A kid gets a strange gift under the Christmas tree with a warning on it that says, “Do Not Open Until Christmas.” He grabs it up and is going to open it anyway when his father catches him and sends him to his room. The father, intrigued because he knows the present didn’t come from him or his wife, opens it. A toy is inside. A deadly toy. It kills the father as the boy watches on in shocked horror. And this is pretty much the story of this movie: killer toy gifts murder the unsuspecting. In the midst of this we meet the toymaker himself and his weird son, who are both obviously behind these bizarre murders. We also learn more about the boy and his widowed mother, as well as her friend (who happens to be the main girl from the previous entry, Kim, or at least they hint she is, because she wears a crystal necklace and talks vaguely about “what she went through”), the real father of the boy who is the estranged lover of the mother, and Clint Howard has a cameo as, yes, I believe the same character as from Part 4. So if this seems a bit soap operaish, it is. In the end, none of that matters, because killer toys are on the loose and the kid and his mom either have to destroy them or find a way to escape. If not, they are doomed!

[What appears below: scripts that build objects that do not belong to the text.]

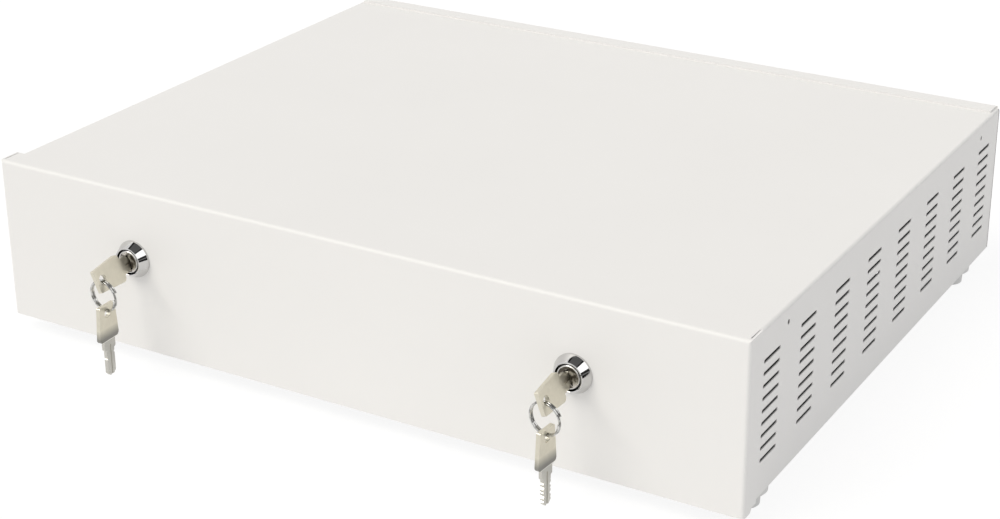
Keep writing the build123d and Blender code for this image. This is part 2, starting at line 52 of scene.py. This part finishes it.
door_face = joints["plug_turn_left"]["pos_m"][1]
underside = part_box("base_tray")[0].z

# Photograph's camera
CAMERA_AZIMUTH = radians(29.451)
CAMERA_ELEVATION = radians(22.216)
CAMERA_ROLL = radians(0.159)
CAMERA_OFFSET = (115.8 * MM, 120.2 * MM, 1171.8 * MM)    # right, up and back from the door's lower middle
SENSOR = 36.0                            # millimetres, as the focal length is
FOCAL_LENGTH = 73.73
SHIFT_X = -0.0468
SHIFT_Y = -0.0671

# Light
WHITE = (1, 1, 1, 1)
SKY_LEVEL = 0.57
SKY_COLOUR = (0.995, 0.992, 1.0, 1.0)
SKY_RIGHT = 0.03                         # more sky from the right, which fills the shaded side
SUN_LEVEL = 1.54
SUN_SPREAD = radians(40)
SUN_FROM = Vector((-0.36, -0.51, 0.78))
SUN_COLOUR = (1.0, 0.965, 0.89)

# Floor
FLOOR_REACH = 4.0                        # from the middle to each edge
FLOOR_SEEN = 0.18                        # how white and how bright of itself it is to the camera,
FLOOR_SEEN_GLOW = 0.86
FLOOR_LIT = 0.60                         # and to the light that it throws back
FLOOR_LIT_GLOW = 0.30
TABLE_END = 0.55                         # beyond it to the right, reflections find the dark studio

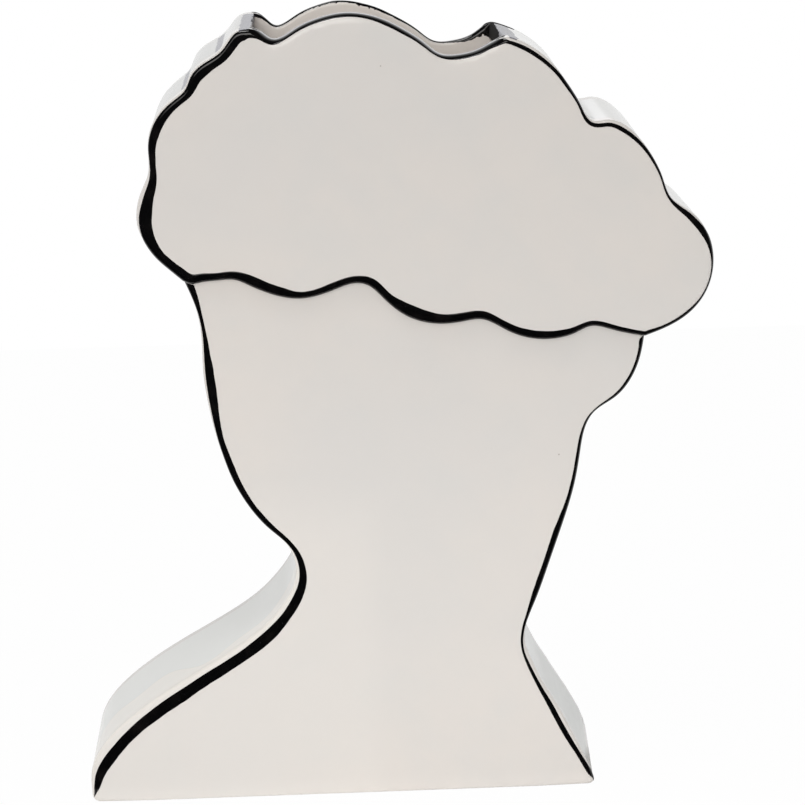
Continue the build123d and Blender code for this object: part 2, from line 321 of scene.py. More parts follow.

Silent Night, Deadly Night 5: The Toy Maker is (I think) a direct sequel to 4 but they’re only connected by the main characters in the previous film (who are background characters here), and by the filmmakers themselves. It feels like they’re setting up their own weird universe, where these odd and deeply strange stories happen in the same town. Which his pretty cool, and since it is never explicitly explained, they leave it up to the viewer to connect the dots. Or not. You don’t need to see any other movie in this shambling wreck of a franchise to get into this one. The best parts are the toys that “come to life to kill.” It’s executed much like the Puppet Master movies only a bit more bizarre. There’s some sleazy sex thrown into the mix, and while the violence isn’t too bloody, it is often portrayed as painful (the guy getting the bottom of his foot slashed by a blade=Ouchy!). This is all well and good and keeps you pretty entertained up until the end, when things get really fucking weird and totally unbelievable (I won’t spoil it for you here) but actually, fantastically, works. Because at that point, it’s all so whacked-out so why they hell not throw in a whole Pinocchio twist? (oops, did kind of spoil it there—sorry)

For sure check this out if you’re into weird shit. This will please the hell out of you. It’s not as bizarre as Part 4 but it’s pretty damned entertaining. I really would have liked to see more stories set in this world but I guess the franchise mostly dried up after this one. A good Christmas treat for those who haven’t seen it yet, and a nice town to revisit for your Holiday Horror needs.